I don’t believe in centralizing a kind of matrix between racial, ethnic, gender identity, and curatorial portfolio. In fact, the individual who will lead this next iteration of our Mimbres engagement [as we work to restart the project], Dr. Andrew Hamilton from Princeton, happens to be a Caucasian male. But it is under his agency and his intellectual armature that we can bring in other indigenous voices. It’s about understanding that individual as a catalyst for what the learning or the dialogue needs to be, rather than as a self-contained end point based on their identity vis-à-vis the collection or the exhibition.
What’s also quite energizing for us about this Mimbres conversation is that it makes it clear that every single day, in every decision, that museums are contested sites.
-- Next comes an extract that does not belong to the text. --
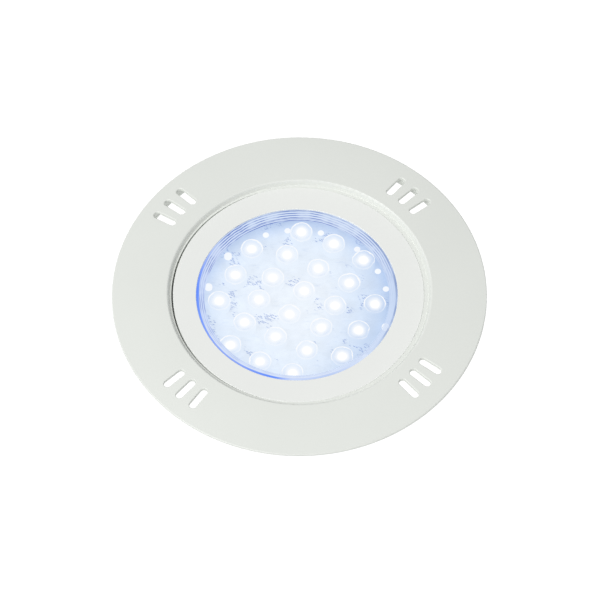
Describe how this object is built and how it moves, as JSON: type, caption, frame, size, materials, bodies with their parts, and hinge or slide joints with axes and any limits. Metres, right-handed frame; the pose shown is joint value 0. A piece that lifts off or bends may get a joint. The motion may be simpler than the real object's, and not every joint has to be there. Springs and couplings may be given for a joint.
{
  "type": "underwater pool light",
  "caption": "Flat round white underwater pool light with a slotted face ring, a clear stepped lens over an LED board, and a bayonet wall bracket.",
  "frame": {"origin": "bottom centre: on the main axis, in the plane of the wall bracket's back face", "axes": "+Z out of the lit face along the main axis; +Y towards the cable gland; +X to the right when the lit face is seen with +Y up"},
  "size_m": [0.27, 0.27, 0.0587],
  "materials": {
    "white_abs": "fine satin, UV stable",
    "bezel_abs": "fine satin",
    "housing_abs": "fine spark texture",
    "bracket_abs": "fine spark texture",
    "clear_polycarbonate": "polished",
    "collimator_pmma": "polished",
    "holder_white": "gloss",
    "led_phosphor": "lit",
    "board_white": "white solder mask",
    "board_green": "green solder mask",
    "aluminium_plate": "rolled",
    "grey_silicone_pad": "matte",
    "clear_silicone": "matte",
    "black_rubber": "matte",
    "stainless": "passivated",
    "nylon_peg": "gloss",
    "gland_nylon": "light grey nylon",
    "black_epoxy": "moulded",
    "capacitor_sleeve": "shrink sleeve",
    "terminal_green": "gloss",
    "plated_brass": "nickel plated",
    "lead_red": "silicone insulation",
    "lead_black": "silicone insulation"
  },
  "bodies": {
    "bracket": {"wall_bracket": "bracket_abs"},
    "lamp": {"rear_housing": "housing_abs", "lamp_bezel": "bezel_abs", "bezel_screws": "stainless", "housing_o_ring": "black_rubber", "lens": "clear_polycarbonate", "lens_gasket": "clear_silicone", "heat_spreader": "aluminium_plate", "thermal_pad": "grey_silicone_pad", "led_board": "board_white", "led_emitters": "led_phosphor", "collimator_lenses": "collimator_pmma", "collimator_holders": "holder_white", "board_pegs": "nylon_peg", "board_screws": "stainless", "driver_board": "board_green", "driver_screws": "stainless", "capacitors": "capacitor_sleeve", "power_inductors": "black_epoxy", "bridge_rectifier": "black_epoxy", "driver_chips": "black_epoxy", "terminal_block": "terminal_green", "terminal_screws": "plated_brass", "lead_positive": "lead_red", "lead_negative": "lead_black", "gland_body": "gland_nylon", "gland_nut": "gland_nylon", "gland_seal": "black_rubber", "gland_o_ring": "black_rubber"},
    "face": {"face_ring": "white_abs", "ring_clips": "stainless"}
  },
  "joints": [
    {"name": "twist_lock", "type": "hinge", "parent": "bracket", "child": "lamp", "pos_m": [0, 0, 0.013], "axis": [0, 0, 1], "range_deg": [0, 26]},
    {"name": "face_ring_pull", "type": "slide", "parent": "lamp", "child": "face", "axis": [0, 0, 1], "range_m": [0, 0.04]}
  ]
}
That actually helps ensure our relevance. As a journalist, you know that museums today are under a kind of a scrutiny unlike anything we’ve seen before, and this Mimbres conversation has really served to show how quickly and how profoundly the landscape is shifting. LACMA did a large Mimbres exhibition for almost an eight-month run in 2018. No reaction.
We even went back deep on social media to check if there had been any communities organizing digitally. Zero. The Princeton Art Museum, which dropped out of the project toward the end of 2018, had invested nearly a million dollars in acquisitions of that same material in that same calendar year. So it’s not like we entered into a conversation with established best practices that we somehow didn’t heed. This was a moment where you could say best practices were changing by the day, week, month.
How can we not only uphold best practices but actually become leaders in defining the next iteration of those practices? That’s something we are talking about across the board, not just with ancient American ceramics. So the postponement represents our awareness of the extraordinary learning curve, where as a museum we had to say, “We know a lot; we don’t know enough.” To me that’s an extremely powerful thing to be able to say, because I’ve never heard a museum say it before.